Ultimate truth can be understood as truth which is independent of historically contingent and geographically situated contexts, and independent of the social conventions specific to those contexts. But in as much as reality is engaged through critical thought, the immediate apprehension of reality in its ultimate truth is not possible. This is because for critical thought to be critical, it must be able to discriminate and differentiate, and in order to discriminate and differentiate, we must use nominal designations (names), and names only make sense in terms of the historically contingent and geographically situated contexts which give them meaning. Thus critical thought cannot give us ultimate truth, but it is useful in that it can produce provisional or conventional truths that can assist in the initiation, unfolding and success of forms of social practice.

Since the concrete is always already mediated by the abstract, the only way out is through: working through our abstractions with concern for the concrete.

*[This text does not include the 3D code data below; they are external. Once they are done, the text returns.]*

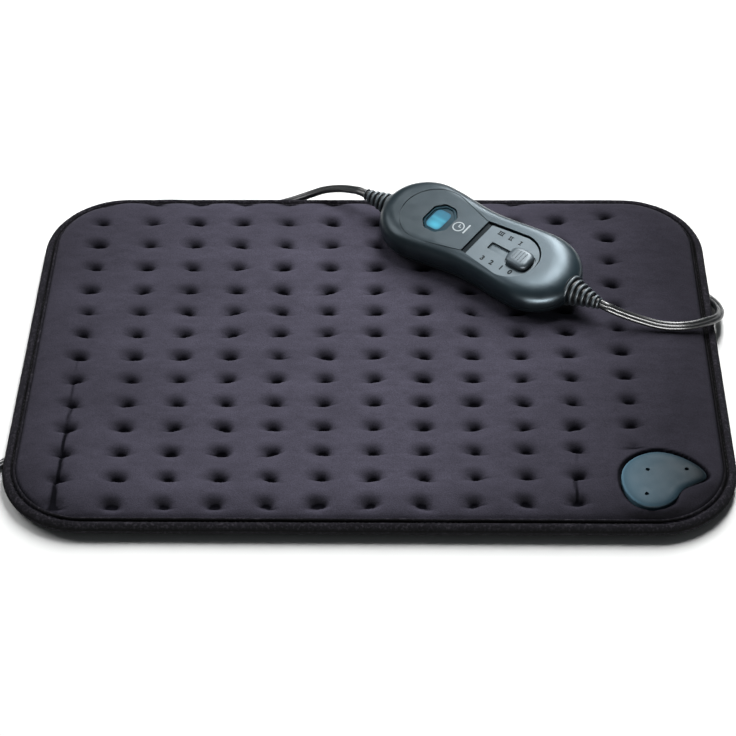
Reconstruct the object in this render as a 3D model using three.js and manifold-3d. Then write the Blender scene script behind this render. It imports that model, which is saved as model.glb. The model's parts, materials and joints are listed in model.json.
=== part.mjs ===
// Quilted heating pad with a hand controller on its lead. Millimetres, +Z up.
// The origin is the middle of the pad's underside, +X runs along the long side and -Y faces the user.
import * as THREE from 'three';
import { mergeVertices } from 'three/addons/utils/BufferGeometryUtils.js';
import Module from 'manifold-3d';

const wasm = await Module();
wasm.setup();

// General clearances and finishing values
const gap = 0.3;
const overrun = 2;
const roundSides = 16;
const smallSides = 10;

// Pad
const padWidth = 400;
const padDepth = 280;
const padCorner = 48;
const padHeight = 16;
const crownReach = 26;
const cornerSteps = 6;
const longSteps = 8;
const shortSteps = 6;

// Binding tape folded over the pad's edge
const tapeWidth = 8;
const tapeThickness = 1.3;
const tapeHeight = 5;
const tapeMiddle = 8;
const tapeRounding = 1.4;

// Covers, wadding and the heating layer between them
const hemThickness = 0.7;
const hemLength = 6;
const coverWall = 2.7;
const bottomFloor = 6;
const bellyReach = 26;
const roofFloor = 9.9;
const rimRise = 10.6;
const fleeceThickness = 0.6;
const waddingThickness = 0.8;
const wireDiameter = 1.3;
const wireRuns = 8;
const wireEdge = 26;
const wireSides = 5;
const wireBendSteps = 6;
const wireEndShift = 2;
const wireReturnDrop = 32;

// Quilting tufts
const tuftDepth = 4.4;
const tuftReach = 8.2;
const tuftRiseShare = 0.9;
const fieldMargin = 2;
const tuftRows = 13;
const tuftFrontEdge = 18.3;
const tuftBackEdge = 23.35;
const tuftBackRows = 3;
const tuftBackPitch = 21.4;
const tuftColumns = 12;
const tuftLeftEdge = 31.8;
const tuftRightEdge = 55.56;
const tuftEndPitch = 31.4;
const plainCornerRows = 2;
const plainBandStep = 30;

// Corner connector box, a rounded drop shape clamped through the pad's front right corner
const boxFromSide = 41.5;
const boxFromFront = 32.5;
const boxLength = 47;
const boxDepth = 42;
const boxSeat = 10.9;
const boxTop = 17.8;
const boxWall = 1.6;
const boxRimHeight = 2.6;
const boxBaseBottom = 0.3;
const boxBaseTop = 5;
const boxPassageShare = 0.72;
const boxBaseShare = 0.93;
const boxPinDiameter = 2.4;
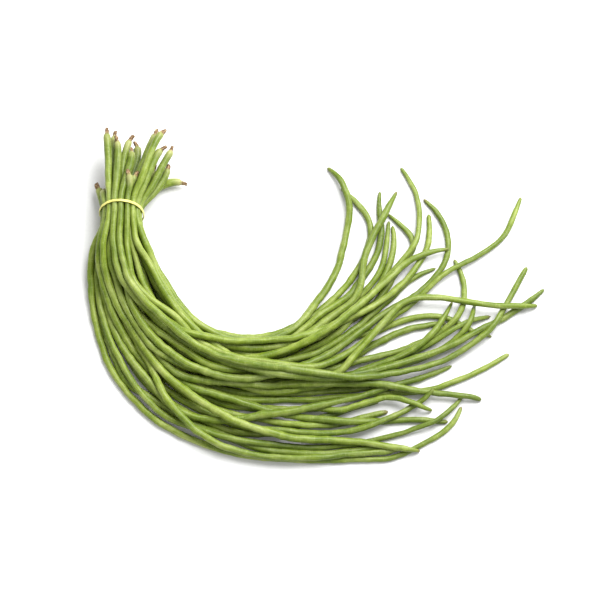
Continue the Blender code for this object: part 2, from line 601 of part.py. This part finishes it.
def main():
    clear_scene()
    bunch = bpy.data.collections.new("yardlong_bean_bunch")
    bpy.context.scene.collection.children.link(bunch)
    lines, line_radii = lay_pods()
    for number, (line, radius) in enumerate(zip(lines, line_radii), 1):
        bean_pod(number, line, radius, bunch)
    rubber_band(lines, line_radii, bunch)
    move_origin_under_middle(bunch)


main()
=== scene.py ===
"""The looks of the yardlong bean bunch: lumpy green pods, their dried stalks, and the band.

Every pod follows the centre line and thickness of its CAD node, and is laid out again as a
fine surface with seeds, seams, a pale neck, a torn stalk stub and a blossom tip.

Lengths are in millimetres unless a comment says otherwise. A named pair of numbers is a range
to draw from.
"""

import math

import bpy
import numpy as np
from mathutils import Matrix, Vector
from mathutils.geometry import convex_hull_2d


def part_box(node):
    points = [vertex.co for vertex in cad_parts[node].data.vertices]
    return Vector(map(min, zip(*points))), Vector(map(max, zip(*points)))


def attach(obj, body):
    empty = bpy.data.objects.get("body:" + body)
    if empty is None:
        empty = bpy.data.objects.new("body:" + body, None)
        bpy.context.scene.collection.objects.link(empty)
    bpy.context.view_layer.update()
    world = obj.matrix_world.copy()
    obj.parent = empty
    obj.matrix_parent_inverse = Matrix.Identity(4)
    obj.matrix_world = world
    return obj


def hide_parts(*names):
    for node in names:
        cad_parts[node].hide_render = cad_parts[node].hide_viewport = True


MM = 0.001
LOWEST = 0.02  # how far every fine surface stays above the floor

# The fine surface of a pod.
STEP = 2.0  # from one ring to the next
SIDES = 20
SWELL = 0.15  # how far it stands out from the CAD, so that pods touch
END_SIDE = 1.3  # the sides of a stalk stub's end are shorter than this
CURVE_SAMPLES = 10  # between two of the CAD's rings
LINE_REACH = 3.0  # in rings, how far the centre line is smoothed
POD_SEED = 4100

# Stalk stub and neck.
STUB_LENGTH = (5.3, 7.7)
STUB_END_RADIUS = (0.8, 1.6)
STUB_FOOT_RADIUS = (1.7, 2.3)
STUB_FLARE = 0.7  # below 1, it widens more at its end than at its foot
STUB_EDGE = 0.6  # how far the dry bark reaches on to the pod
STUB_EDGE_BLEND = 1.6
STUB_BEND_SIDE = 1.6
STUB_BEND_UP = 1.0
STUB_BEND_POWER = 1.5
TORN_LOBES = 3
TORN_LOBE_SHARE = 0.3
TORN_PHASE = 5.0
TORN_ROUGHNESS = 0.38
SHOULDER_LENGTH = (2.2, 4.0)
SHOULDER_END = 18.0
STEM_RADIUS = 3.7
STEM_SHARE = (0.96, 1.06)
STEM_REACH = 4.0  # in rings
NECK_LENGTH = (8.0, 14.0)
NECK_FADE = 9.0
NECK_PALENESS = (0.25, 0.75)

# Body.
BODY_LEAST = 2.4  # a pod's radius before its tip narrows
BODY_REACH = 5.0  # in rings
UNEVENNESS = ((42.0, 0.05), (13.0, 0.045))  # wavelength, and share of the radius
DRIFT = ((30.0, 0.75), (11.0, 0.45))  # wavelength, and how far sideways
DRIFT_FROM = 60.0  # held straight by the band up to here
DRIFT_RISE = 60.0
DRIFT_TIP = 30.0
LUMP_FIRST = (0.0, 8.0)
LUMP_SHARE = (0.03, 0.17)
LUMP_REACH = (2.6, 4.4)
LUMP_SPACING = (8.0, 15.0)
LUMP_FREE_END = 12.0
LUMP_ROUND = 0.6  # share of a lump that is the same all round the pod
SEAM_TURN = 0.9
SEAM_WAVELENGTH = 150.0
GROOVE_DEPTH = 0.03
GROOVE_WIDTH = 0.2

# Blossom tip.
BLUNT_BELOW = 14.0  # CAD tips shorter than this are blunt
TIP_REACH = (0.8, 1.3)
TIP_POWER = (0.3, 0.5)
BLUNT_END_RADIUS = (1.5, 2.0)
POINTED_END_RADIUS = (0.8, 1.4)
NOSE_LENGTH = 2.0
NOSE_LEAST = 0.35
DARK_END_LENGTH = (2.0, 8.0)
DARK_END_SHARES = (0.2, 0.5, 1.0)

# Light and dark along a pod, its own tone with painted shade and highlight added: 1 is its
# lightest tone, 0 a dull one, and -1 its darkest.
TONE = (0.25, 0.75)
TONE_WAVE = 0.25
TONE_WAVELENGTH = 60.0
# Painted shade: the far, fanned-out part of every pod is darkened.
FAN_PAINTED_SHADE = 0.5
FAN_PAINTED_SHADE_FROM = 250.0
FAN_PAINTED_SHADE_RISE = 180.0
# Painted shade: each stem is darkened by a random amount towards its stalk end, where the
# stems shade one another; the listed stems get much more.
STEM_PAINTED_SHADE = (0.2, 0.8)
STEM_PAINTED_SHADE_END = 91.0
STEM_PAINTED_SHADE_RISE = 70.0
SHADED_STEMS = (14,)  # pods whose stem lies low in deep shade and gets much more painted shade than the others
SHADED_STEM_EXTRA_PAINTED_SHADE = 0.8
SEED_PAINTED_LIGHT_AND_SHADE = 2.0  # swellings are painted lighter as highlight and the necks between them darker as shade

# Where the skin's pattern is read from: round a cylinder, and onwards from pod to pod.
SKIN_RADIUS = 3.3
SKIN_OFFSET = 700.0

# Rubber band. Waves are given as how many there are round the band, their phase and height.
BAND_THICKNESS = 1.0
BAND_WIDTH = 3.0
BAND_STEPS = 220
BAND_SIDES = 14
BAND_SQUARENESS = 4.0
BAND_BREADTH = 0.92
BAND_BREADTH_WAVES = ((3, 1.0, 0.07), (7, 0.0, 0.04))
BAND_DRIFT_WAVES = ((2, 0.6, 0.25), (5, 0.0, 0.12))

# Studio, in metres, degrees and watts.
FLOOR_SIZE = 12.0
SKY_STRENGTH = 0.8
KEY_PLACE = (0.55, 0.75, 1.35)
KEY_SIZE = 1.4
KEY_POWER = 63.0
CAMERA_ELEVATION = 75.0
CAMERA_DISTANCE = 4.5
CAMERA_LENS = 270.0
AIM_FROM_BAND = Vector((0.1785, -0.0843, 0.0))
AIM_HEIGHT = 0.005


# Lines and numbers along them.


def length(vectors):
    return np.sqrt((vectors**2).sum(-1))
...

Only by taking abstraction seriously, and by understanding its role in conditioning, influencing or determining our reception of the concrete, can we develop the means to successfully descend from the lofty heights of celestial ideality towards the mundane planes of terrestrial materiality.

It is important to remember that no abstraction will ever give real access to reality. Keeping this reminder in mind, and never forgetting, we will be sufficiently equipped to adequately refine the resolution of our image of totality. This resulting image, this dialectical thought-matrix, would serve as the platform from which you can engage with reality. Through this, the function of theory fulfills itself, as the derivative of and the supplement for practice. The insight then gained from practice, would be reintroduced to the system of thought, which further refines the image, which provides further precision as to how to continue on the path to success. This cycle continues endlessly, with every iteration of the circuit producing a more truthful sense of reality.

Practice, grounded in sensuous experience and not in a notion of the material or ideal, is the only way to ultimate truth. Ultimate truth is not like the truth of one who, as subject, stands above and against the world, as object. Ultimate truth would be more like what the artist does when making her work: deeply involved in her engagement with sensuous existence, her doing and knowing coincide harmoniously, driving her labor to realize forms of aesthesis hitherto unrealized.

2 thoughts on “The Material and the Ideal are Mutually Implicated

  1. This is brilliant and goes a long way to solving a particularly knotty problem in the philosophy of Buddhism, which struggles with an idealism, aka ’emptiness,’ that tries to eclipse materiality. Materiality, substance, cannot be magically disappeared by an idea. Conversely, as you say of critical materialism, the material cannot be experienced or understood without cognitive engagement of some sort, even if it is no more than a sensory impression processed in the brain. That cognitive process, whether it has a name or not, is still conceptual, and not actual.

    Liked by 1 person

    1. That’s why you have to understand that Madhyamaka philosophy critically posits the emptiness of emptiness as a notion. One of the points of the notion of emptiness is that conceptuality itself cannot fully grasp the fundamental nature of reality. One also has to keep in mind that materiality doesn’t “not exist” according to the doctrine of emptiness, it merely does not exist inherently, “from its own side”. There is also a large difference in opinion among various Buddhist philosophical schools, some of whom are more idealist than others. It is generally accepted the Yogachara school is more idealist than the Madhyamaka school, but there have been various attempts to synthesize the two positions.